In copying this last sonnet, now necessarily fraught with the memory of that other Storm on the Lake on the 2nd of September, 1895, a characteristic little incident comes into my mind which was told me by a Manchester friend of Bishop Maples. They were talking together of his work, and in the course of conversation something must have been said on the subject of marriage, for the friend remarked, "A bishop must be the husband of one wife." "Yes," replied Maples, with a merry twinkle in his eye, "I have married Lake Nyasa." "And now," writes the friend, "Lake Nyasa is widowed."

Outside his direct missionary work the most important "venture," as he calls it, which Chauncy Maples started in these last years of his life was a magazine for British Central Africa. Though edited, published, printed by himself, a missionary, it was intended to appeal to the colonists and officials in British Central Africa outside the missionary interest, and thus, in his own words, to form "a uniting bond between the heterogeneous medley of people in British Central Africa." The two Scotch Missions each had their magazine, but Archdeacon Maples was the first to publish a newspaper or magazine--for it partook of both characters--in Central Africa for the European residents generally. The "Nyasa News," as after the first two numbers it was called, appeared once a quarter, and contained, besides local news and notes on local subjects, articles of a high standard on geographical and scientific topics connected with Africa. As to the missionary element, we must confess that it was rather like King Charles's head in Mr. Dick's memorial --it would come in. Still, the paper was popular in British Central Africa, and maintained its existence until the death of its originator. With the exception of the last three numbers, Maples was the sole editor of this magazine.

He superintended the details of the printing also. In fact it was so entirely the work of his own amazing energy that when he died no one else thought of continuing it.
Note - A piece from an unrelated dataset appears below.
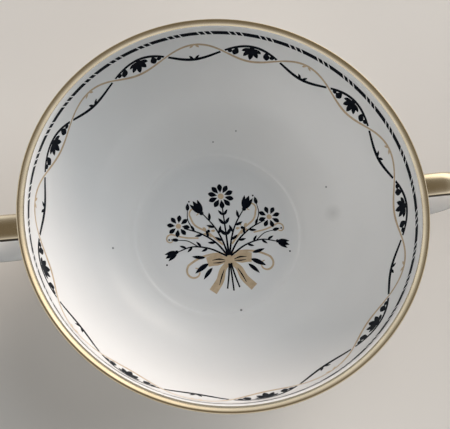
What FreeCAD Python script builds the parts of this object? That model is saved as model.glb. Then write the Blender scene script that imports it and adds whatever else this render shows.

Certainly the "Nyasa News" reflected great credit on all who had to do with it, whether as contributors to the literary department or actual printers of the paper. These last were native boys trained by an English printer.

THE PLAINT OF AN AFRICAN FOWL.
(Written by CHAUNCY MAPLES.--Reprinted from the "Nyasa News.")

Britisher in B.C.A. loquitur: "I had nothing whatever to eat but a beastly tough skinny old African fowl."

Come, hearken, ye gallants of British C. A.,
To "The Plaint of an African fowl;"
Be generous for once as ye list to a lay
That should make you ashamed of your howl.

It is true I'm despised, and a much abused bird,
That you roast and you boil and you fry,
And in other ways cook me (the best is the third),
Such as vol au vent, curry, and pie.

You say I'm all bones, that I'm stringy and tough,
So different from some of my kin,
And yet you can never quite gobble enough
Of my flesh when once you begin.

I am bartered for, haggled for, everywhere;
Beads, calico go in exchange;
To buy me you'll send many miles here and there:
It is not quite consistent--it's strange!

'Tis true that the climate's not suited to me;
"Chicken cholera "oft it will bring,
And the verdicts of doctors and gourmets agree
That my liver's a delicate thing.

Yet you who abuse me as sickly and spare
Don't scruple my body to truss;
There's that on my bones for which you must care
Or you wouldn't be treating me thus.

Oh, 'tis cruel to think how my limbs all are fixed
When for table my flesh you prepare;
Legs, wings, back, and breast--these get horribly mixed
Which is which I scarce know, I declare!

For you split me right open--most shocking of sights!
And flatten my legs and my wings;
Run a spit through my liver, my heart, and my lights:
Choice morsels you deem thorn--these things!

Then you baste me, and broil me, till I'm done brown,
While you turn me both this side and that,
And afterwards eat me to the bone down,
Leaving this to be gnawed by the cat.

Thus treated, I'm "spatchcock"--'tis flippant to jest
At the shape my poor carcase assumes
When for dinner you've ordered that I'm to be dressed
In this fashion, when stripped of my plumes.

You've devices full many, confess, when you like,
To render me toothsome and nice;
If fricassee palls, when I'm stewed if you strike,
Then you serve me as pilau--with rice.

Ah! it's all very well to grumble and growl,
And say you have nothing to eat;
Though I'm skinny, perhaps, and only a fowl,
There are times when you find me a treat.

What with mustard, and pepper, and salt, too, and sage,
Though "devilled," I'm monstrously good;
If no chicken--('tis rude to allude to my age)--
Yet I'm never too ancient for food.

Then with raisins, you bet, and with sauces and lard
I'm a savoury mess in a bowl;
Oh! 'tis mean, all this talk about "stringy and hard,"
And "beastly old African fowl."

Come, bid all your calumny to the winds fly,
And cease at me sourly to gird;
Just allow that in spite of the popular cry
I'm not such a very bad bird.
--Y. Z.

In this monograph I have refrained from giving details of the Bishop's missionary work, nor do I make the attempt to give an estimate of his character. My chief aim has been to relate facts briefly--do not facts speak for themselves?--and thus to stand as short a time as possible between the reader and "those old leaves which keep their green--the noble letters of the dead," for the letters of Chauncy Maples are his true biography.